I’m not really sure, and it doesn’t help that people can’t agree on the actual definition of a recession.

Generally, a recession is defined as “a period of temporary economic decline during which trade and industrial activity are reduced, generally identified by a fall in GDP in two successive quarters.”

According to this definition, the US is in a recession. 

The Bureau of Economic Analysis said at the end of July 2022, we had an economic pullback during the first and second quarters.

But other experts, including the White House, are saying that we haven’t hit a recession yet.

Definitions aside, one thing we can agree on is that inflation skyrocketed, the Fed has raised interest rates a ton, and the future is murky at best.

So what can we do?

Looking back, you’ll be happy you invested

If something normally worth $100 is now worth $75 (or lower), would you be more likely to buy?

Because that’s basically what this is.

Strip out all the headlines, and you have a black Friday sale for stocks and bonds.

A quick note - the stock market is funny.

In most other areas of life, we buy more of things when they are on sale and less of things when they are at a premium.

The stock market is the exact opposite.

Most people buy when stocks are at a premium, and sell when they are at a discount (we’ll go into this more).

As Ben Carlson said this week, “Stocks are on sale.
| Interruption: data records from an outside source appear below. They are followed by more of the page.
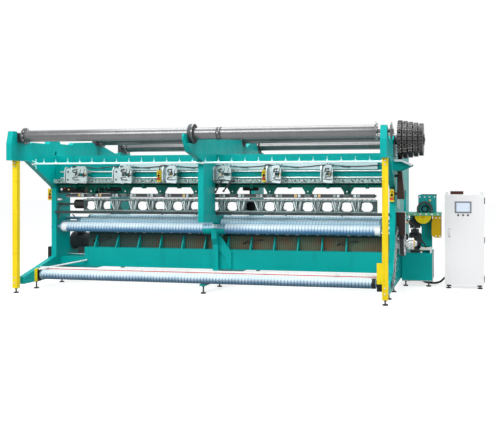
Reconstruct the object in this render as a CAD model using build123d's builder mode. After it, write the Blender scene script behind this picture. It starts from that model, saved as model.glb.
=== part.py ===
from build123d import *
import os
from math import cos, sin, hypot, pi, radians, atan2, degrees, acos

os.makedirs("parts", exist_ok=True)

# Warp knitting machine with its control cabinet, in millimetres.
# X runs along the machine, the working side faces -Y, the floor is Z = 0.
# The origin is under the front levelling foot of the middle frame.

# Frames
frame_inner_x = 2770
frame_thickness = 88
middle_half = frame_thickness / 2
frame_base_z = 120
frame_rear_y = 3350
arm_tip_y = -750
hook_tip_y = -775
arm_bottom_z = 2021
upright_front_y = 520
upright_depth = 455
upright_top_z = 1600
foot_tip_y = -420
foot_tip_height = 108
foot_slope_top_z = 470
column_front_y = -117
column_rear_y = 430
column_window_top_z = 2000
rear_column_depth = 700
window_corner = 80
toe_z = 140
end_window_z = (640, 1560)
right_window_y = (2150, 2650)
arm_hole_y, arm_hole_z, arm_hole_radius = 505, 2175, 36
roller_arm_bottom_z = 870
roller_arm_rear_y = 1262
column_chamfer = 26
toe_top_z = 290
brace_thickness = 30

# Warp beams, one above the posts and two behind
beam_radius = 87.5
beam_wall = 6
cradle_gap = 12.5
front_beam_y, front_beam_z = -500, 2396
mid_beam_y, mid_beam_z = 2000, 2474
rear_beam_y, rear_beam_z = 3050, 2392
beam_end_room = 70
beam_half_length = frame_inner_x - beam_end_room
beam_journal_radius = 30
collar_radius = 142
collar_pocket_gap = 6
collar_web = 22
collar_proud = 8
end_flange_radius = 128
end_flange_thickness = 22
sprocket_radius = 118
sprocket_thickness = 16
sprocket_offset = 40
bearing_half_width = 34
fit_gap = 0.05
running_gap = 0.3

# Posts and feet
post_x = 2820
post_y = -550
post_side = 80
post_wall = 5
post_foot_height = 75
foot_pad_radius = 40
foot_pad_height = 18
foot_stem_radius = 12
foot_nut_radius = 22
foot_nut_height = 16
foot_inset = 60
frame_foot_ys = (0, 776, 3100)

# Cross beams
upper_beam_y = (500, 800)
upper_beam_z = (1745, 2133)
lower_beam_y = (650, 1050)
lower_beam_z = (300, 615)
low_step_x = -2325
low_step_z = 450
rear_tie_y = (2750, 2950)
rear_tie_low_z = (300, 520)
rear_tie_high_z = (1860, 2080)
beam_plate = 12

# Knitting head
thread_rail_y, thread_rail_z, thread_rail_radius = -200, 1984, 13
eyelet_pitch = 205
eyelet_count = 26
eyelet_radius, eyelet_hole, eyelet_thickness = 11, 6, 4
cover_x = (-1590, 2600)
cover_z = (1890, 1998)
cover_front_y = 452
cover_sheet = 3
rod_y = 468
rod_radius = 11
upper_rod_z, lower_rod_z = 1868, 1767
rod_end_room = 110
head_half_length = frame_inner_x - rod_end_room
bracket_pitch = 851
bracket_first_x = -2446
bracket_count = 6
bracket_width = 116
bracket_cheek = 16
bracket_front_y = 300
bracket_z = (1690, 1945)
bolt_rail_y = (445, 640)
bolt_rail_z = (1680, 1745)
bolt_pitch = 148
head_box_xs = (-868, 862)
head_box_size = 64
swing_y, swing_z, swing_radius = 560, 1638, 28
clamp_radius = 38
hanger_pitch = 608
hanger_count = 8
hanger_top_width = 200
hanger_bottom_width = 105
hanger_thickness = 60
hanger_bottom_z = 1512
pad_z = (1496, 1512)
pad_width = 92
guide_bar_ys = (480, 640)
guide_bar_width = 40
guide_bar_z = (1462, 1495.7)
guide_bar_end_room = 210
guide_bar_half = frame_inner_x - guide_bar_end_room
guide_cheek = 8
guide_finger_z = 1452
guide_block_pitch = 152
arm_plate_y = (486, 530)
arm_plate_z = (1226, 1422)
arm_plate_x = (-2250, 2590)
arm_gap_pitch = 304
arm_gap_width = 184
arm_gap_height = 138
arm_gap_z = 1314
needle_bar_y = (534, 574)
needle_bar_z = (1386, 1416)
needle_tip_z = 1432
needle_group_pitch = 76
needle_stroke = 14
trick_y = (470, 640)
trick_z = (1180, 1222)
push_rod_y = (925, 965)
push_rod_thickness = 18
push_rod_bottom_z = 798
main_shaft_y, main_shaft_z, main_shaft_radius = 945, 740, 30
main_shaft_left_x = -2330
shaft_hole_gap = 4
eccentric_radius = 46
eccentric_width = 40
eccentric_throw = needle_stroke / 2

# Take-up and cloth roll
lower_roll_y, lower_roll_z, lower_roll_radius = 585, 955, 76
middle_roll_y, middle_roll_z, middle_roll_radius = 705, 1035, 65
upper_roll_y, upper_roll_z, upper_roll_radius = 845, 1090, 65
roll_journal_radius = 24
middle_break = 6
saddle_wall = 16
saddle_x = (-190, 160)
lower_roll_x = (-2700, 2635)
middle_roll_x = (-2440, 2640)
upper_roll_x = (-2330, 2645)
cloth_y, cloth_z = -50, 228
cloth_core_radius = 38
cloth_radius = 68
cloth_journal_radius = 20
cloth_x = (-2692, 2640)
chain_plane_x = 2880
chain_width = 12
chain_thickness = 12
roll_sprocket_radius = 58
spreader_y = (30, 66)
spreader_z = (284, 343)

# Trough covers over the lower beam
cover_panel_y = 790
cover_panel_thickness = 8
cover_panel_z = (lower_beam_z[1] + 1, 822)
strut_pitch = 385
strut_count = 12
strut_first_x = -2160
strut_thickness = 20

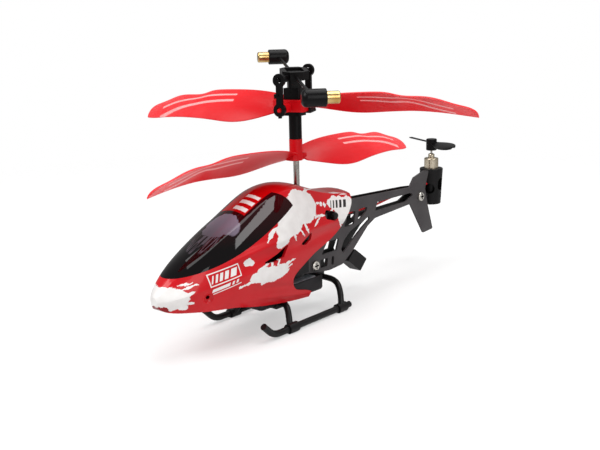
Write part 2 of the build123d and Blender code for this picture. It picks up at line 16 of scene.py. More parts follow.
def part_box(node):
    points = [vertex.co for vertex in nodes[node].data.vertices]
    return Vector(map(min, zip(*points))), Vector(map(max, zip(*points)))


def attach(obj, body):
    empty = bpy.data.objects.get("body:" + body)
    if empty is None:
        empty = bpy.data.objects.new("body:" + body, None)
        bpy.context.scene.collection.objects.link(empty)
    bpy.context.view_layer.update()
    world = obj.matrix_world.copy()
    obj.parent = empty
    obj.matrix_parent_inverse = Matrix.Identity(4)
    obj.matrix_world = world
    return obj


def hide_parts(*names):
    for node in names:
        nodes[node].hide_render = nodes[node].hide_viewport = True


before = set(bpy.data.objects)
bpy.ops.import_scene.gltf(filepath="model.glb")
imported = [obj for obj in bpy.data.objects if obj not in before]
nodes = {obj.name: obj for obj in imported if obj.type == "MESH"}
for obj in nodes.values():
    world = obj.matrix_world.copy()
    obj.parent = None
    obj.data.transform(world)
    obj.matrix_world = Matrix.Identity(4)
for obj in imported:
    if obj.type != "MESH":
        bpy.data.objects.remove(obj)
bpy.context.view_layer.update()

# %% [markdown]
# A material is a small tree of nodes. Two helpers keep the trees short to write: one turns the hex value
# that a designer reads off a colour chart into the linear numbers that the renderer works in, and one adds
# a node with its settings and its links in a single call.

# %% Helpers for colours and nodes
MM = 0.001


def ink(hex_value, alpha=1.0):
    """An sRGB hex value as linear RGBA."""
    channels = [int(hex_value[i:i + 2], 16) / 255 for i in (0, 2, 4)]
    linear = [c / 12.92 if c <= 0.04045 else ((c + 0.055) / 1.055) ** 2.4 for c in channels]
    return (*linear, alpha)


def add(tree, kind, inputs=None, **settings):
    """Adds one node. inputs maps a socket's name or number to a value or to another node's output."""
    node = tree.nodes.new(kind)
    for name, value in settings.items():
        setattr(node, name, value)
    for key, value in (inputs or {}).items():
        if isinstance(value, bpy.types.NodeSocket):
            tree.links.new(value, node.inputs[key])
        else:
            node.inputs[key].default_value = value
    return node


def new_finish(name, **sockets):
    """A material with one Principled shader; sockets gives the values that are the same all over."""
    finish = bpy.data.materials.new(name)
    finish.use_nodes = True
    tree = finish.node_tree
    tree.nodes.clear()
    shader = add(tree, "ShaderNodeBsdfPrincipled")
    for socket, value in sockets.items():
        shader.inputs[socket.replace("_", " ")].default_value = value
    add(tree, "ShaderNodeOutputMaterial", {"Surface": shader.outputs[0]})
    return finish, tree, shader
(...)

They could get marked down even further but I don’t think too many young people are going to regret buying stocks right now when they look back in 15-20 years.

Can you believe where you could have bought stocks in 2022? someone is bound to say in the 2030s when millennials are in their peak earnings years and gobbling up stocks.”

Do you wish you invested in 2008?

In 2020?

We have no idea if things will get worse, and when they will get better.

But these are the great buying opportunities.

However, that doesn’t make it easy.

One of my favorite quotes comes from the famed investor, Howard Marks.

In his memo Calibrating (written April 6, 2020), Marks writes:

Terrible news makes it hard to buy and causes many people to say, ‘I’m not going to try to catch a falling knife.’

But it’s also what pushes prices to absurdly low levels. That’s why I so like the headline from Doug Kass that I referred to above: ‘When the Time Comes to Buy, You Won’t Want To.’

It’s not easy to buy when the news is terrible, prices are collapsing and it’s impossible to have an idea where the bottom lies.

But doing so should be the investor’s greatest aspiration

7 actions you can take

Ignore The Media

As I wrote in my email earlier this week, “Financial media sells two things: Fear and Greed.

And right now they are all in on fear.”

In our current age, it’s near impossible to avoid the media. 

But do your best to ignore it.

They have no incentive to help you make good financial decisions. 

Their only incentives are eyeballs on content (at best) or panicked action (at worst).

Neither are in your best interest.

This chart is one of my favorites. It’s a chart of the Russell 3000 Index (benchmark for the whole US stock market) with selected headlines from 2013.

A chart of US Stock Market Performance from 2013 with selected headlines

If you just look at the headlines, it seemed like the world was ending.

Or as I like to call it, the Apocalypse Du Jour.

And this was a good year!

As I wrote in an email this week, here’s some of the headlines we might see by the end of the year:

  • Unemployment is Rising

  • Wage Growth is Stagnating

  • Corporate Capital Expenditures are Falling

  • Home Prices are Plummeting

  • Home Mortgage Originations are Declining

  • Profit Margins are Tightening

  • Rate Increases are Putting Businesses at Risk

  • Investor Sentiment Near All-Time Lows

And my personal favorite

  • “Investor Who Called the 2008 Crisis” Issues Dire Warning

Increase your emergency fund

We normally recommend keeping 3-6 months in cash, set aside in an emergency fund.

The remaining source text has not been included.